Founded in Nara, Japan, in 1948, Mori Seiki Co., Ltd. recently entered a strategic partnership with Deckel-Maho-Gildemeister of Germany, creating DMG MORI, one of the leading machine tools manufacturers in the world. Nudo believes that globalization has been the key factor in enabling the company to shape and take advantage of market needs. DMG MORI enjoyed revenues of $4.1 billion in FY2017 and with its market share currently running at 11 percent, the company’s goal is to raise that share to 20 percent by 2025.

“We’re moving more and more strongly towards integration between our factories around the world,” Nudo explained. “We’re in a position now where we’re right next to the customer, but at the same time we have the power of the global organization behind us. I think it’s this rush towards globalization that gives us the resources to maximize our efficiencies.”

Looking to the future

DMG MORI produces cutting machine tools for turning and milling, along with a range of operating and support systems, which ensures its equipment functions efficiently and meets the challenges of today’s increasingly demanding marketplace.

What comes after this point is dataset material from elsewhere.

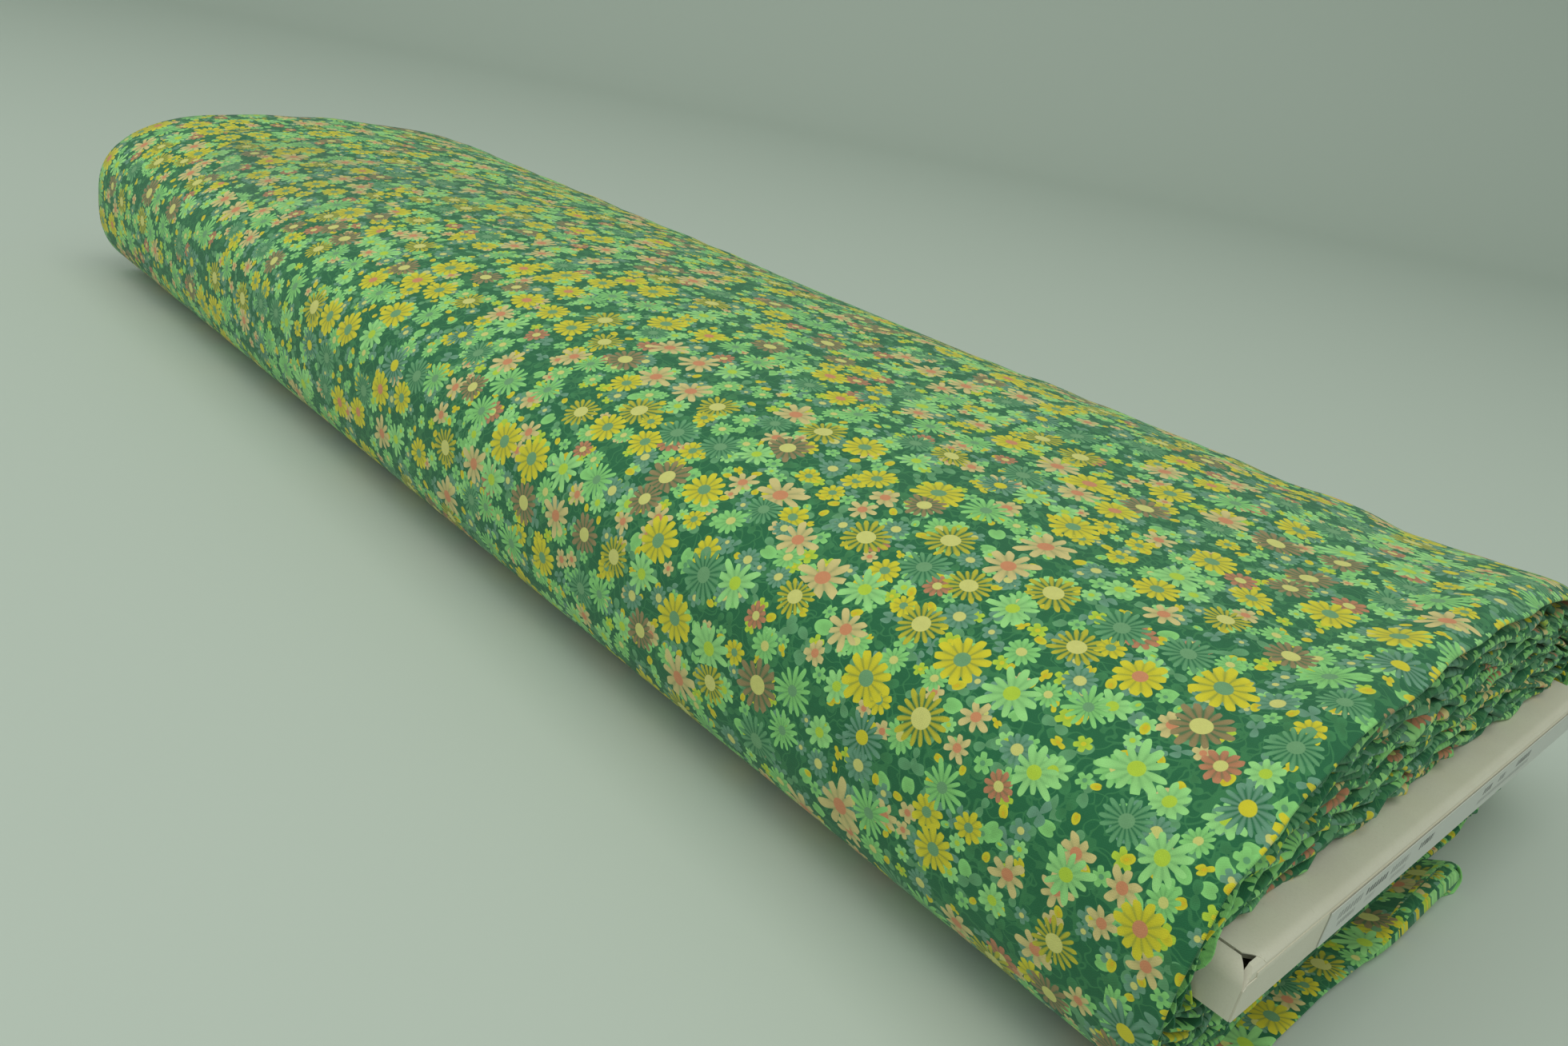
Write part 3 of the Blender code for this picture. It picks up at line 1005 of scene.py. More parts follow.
@dataclass
class InnerTurns:
    """All turns of the doubled cloth under the outer one, wound in one length."""

    shape: RollShape
    name: str = "inner_turns"
    per_turn: int = 116
    ply: float = 0.15 * MM
    fill: float = 0.86
    stagger: float = 1.5 * MM
    lean: float = 2.2 * MM
    lean_from: float = 0.8
    waver: float = 0.5
    waver_from: float = 40 * MM
    waver_full: float = 4 * MM
    far_turn_in: float = 0.7 * MM
    start_angle: float = -math.pi / 2
    end_gap: float = 0.2

    def angles(self) -> Array:
        """Running angles of every row, from the inner end to where the outer turn takes over."""
        base = self.shape.stations(self.per_turn)
        runs = [base + math.tau * turn for turn in range(-1, self.shape.turns)]
        every = np.concatenate(runs)
        end = math.tau * (self.shape.turns - 1) - self.end_gap
        inside = every[(every > self.start_angle) & (every < end)]
        return np.concatenate([[self.start_angle], inside, [end]])

    def build(self) -> Tuple[Piece, float]:
        """Wind the cloth.

        Returns:
            The piece, and the length of doubled cloth in it.
        """
        shape = self.shape
        angle = self.angles()
        y, z, out_y, out_z, spacing = shape.wound(angle)
        run = np.concatenate([[0.0], np.cumsum(np.hypot(np.diff(y), np.diff(z)))])
        half = spacing * self.fill / 2 - self.ply / 2
        share = (angle + math.pi / 2) / (math.tau * shape.turns)
        lean = np.clip((share - self.lean_from) / (1 - self.lean_from), 0.0, 1.0) ** 2 * self.lean
        slow = SoftNoise(11, 150 * MM).at(run)
        quick = SoftNoise(12, 16 * MM).at(run)
        near = shape.near + self.stagger * (0.45 * slow + 0.38 * quick) - lean
        far = shape.far + self.stagger * SoftNoise(13, 140 * MM).at(run)
        shift = SoftNoise(14, 22 * MM).at(run) * self.waver * spacing
        backs = np.array([520.0, 260.0, 120.0, 60.0, 32.0, 18.0, 10.0, 5.0, 2.0]) * MM
        arcs = np.linspace(0.0, math.pi, 6)
        columns: List[Array] = []
        prints: List[Array] = []

        def add(x: Array, off: Array, along: Array) -> None:
            """Add one column of points, at some distance from the middle of the doubled cloth."""
            close = 1 - smoothstep(shape.near - x, self.waver_full, self.waver_from)
            total = off + shift * close - shape.sink(shape.outer_near - x, share, angle)
            columns.append(np.stack([x, y + out_y * total, z + out_z * total], axis=-1))
            prints.append(np.stack([along, run], axis=-1))

        middle = near - half
        add(far, half, far)
        for back in backs:
            add(np.maximum(middle - back, far + 1 * MM), half, middle - back)
        for arc in arcs:
            add(middle + np.sin(arc) * half, np.cos(arc) * half, middle + arc * half)
        for back in backs[::-1]:
            add(np.maximum(middle - back, far + 1 * MM), -half, middle + back)
        add(far + self.far_turn_in, -half, 2 * middle - far)
        points = np.stack(columns, axis=1)
        piece = grid_piece(self.name, points, np.stack(prints, axis=1))
        apply_modifier(piece, "SOLIDIFY", thickness=self.ply, offset=0.0, use_rim=True)
        return piece, float(run[-1])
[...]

Yet as in any industry that depends on technology, its business is rapidly evolving to include an increasing emphasis on software and automation. is has meant constantly rethinking the way the company operates as a whole.

“For example, two or three years ago, we went from a primarily independent distribution net- work to a direct sales network,” Nudo said. “We don’t have to accomplish things in two or three places anymore. It gives us an amazing ability, not only to produce designs and machines in Japan and Germany, but also in our factories in Davis, California, and China. We have an amazingly large product line, with excellence coming from both the German and Japanese product.

“It’s the brand that’s important to us, along with having integrity with our customers,” he added. “It allows such a wide offering to the customer that in all honesty we have the ability to integrate operations. They don’t have to go somewhere else if they don’t want to.”

According to Nudo, this ability to integrate products and services involves embracing the most cutting-edge technology available, so that customers can trust in the capability of the products they purchase through DMG MORI right through the life cycle.

“We feel that we have the expertise that we can put it all together for the customer,” he explained. “It’s one thing to sell a product, it’s another thing to guarantee the customer that the product will be up and running and be operational for them and meet their needs and expectations.”

Overcoming challenges

Nudo does see a key barrier to progress, however, which is a lack of engineers and programmers that can guarantee the quality control DMG MORI is known for.

He believes that over the past 20 years, the U.S. has not been turning out enough highly skilled individuals in this area, comparing the phenomenon to Germany and Japan where work study and apprenticeship programs guarantee a constant production line of talent.

“We can sell machines to customers but our customers cannot necessarily find people with the expertise to run them,” he insisted of the U.S. market. “As a result, today we have an academy where we train our own people as well as customers’ employees. In some cases, it’s almost from square one. In other cases, they’re people who have a very good skill set but they need more specialization for our machines.

“One of the things our CEO, Dr. Mori, says is that maybe the first sale comes from a salesman,” Nudo added. “After that first machine is installed, future sales come from our engineering and our service departments.

Supply chains
“I believe that we have a true integrity when it comes to our belief in our product, and I believe that integrity shows through in our relations with our customers. That to me is the really exciting part.”

To enable efficiency in its supply chains, DMG MORI has a worldwide program known as DMG MORI Qualified Products, or DMQP, through which the company identifies suppliers for accessories, most which are locally sourced in the various countries the company operates. Yet Nudo stresses that the organization produces the vast majority of what it needs through its own facilities in Japan, China, Europe, and the U.S.

“Even spare parts, we get through our factories,” he said. “In each of those cases, there are alternate suppliers. But none of those are essential to our business in the way our machines are. We manufacture all our primary high-end components. If we do have a problem, we can go back to the factory for expertise. For additional things customers may want, there are probably 25 to 50 additional products that we sell.

“In the past, somebody would buy one of our products and then they’d go somewhere else,” Nudo explained. “If they had four or five different accessories, they might have to go to four or fve different places and then they might have the problem of who integrates it, or what happens if it doesn’t work. With our program, it’s all covered under the same warranty.”

Nudo returns to the issue of culture as the key driver of the reputation of DMG MORI for quality. He is excited about the prospect of a new cultural awareness and integration initiative whereby the top 200 managers across the company will meet in 2019 to help increase employee awareness of the importance of the mix of business cultures that he believes provide DMG MORI with its unique competitive edge.

“I think it’s difficult to change culture,” Nudo said. “Even company cultures. The first step is making people aware of how they respond to things. What are their triggers, what motivates them, what excites them, and, what upsets them? The purpose of the initiative is to start making our managers aware of who they are and how they respond.”

“From there, how we integrate best practices from different countries and have them flow back and forth,” he added. “I believe that we have a true integrity when it comes to our belief in our product, and I believe that integrity shows through in our relations with our customers. That to me is the really exciting part.”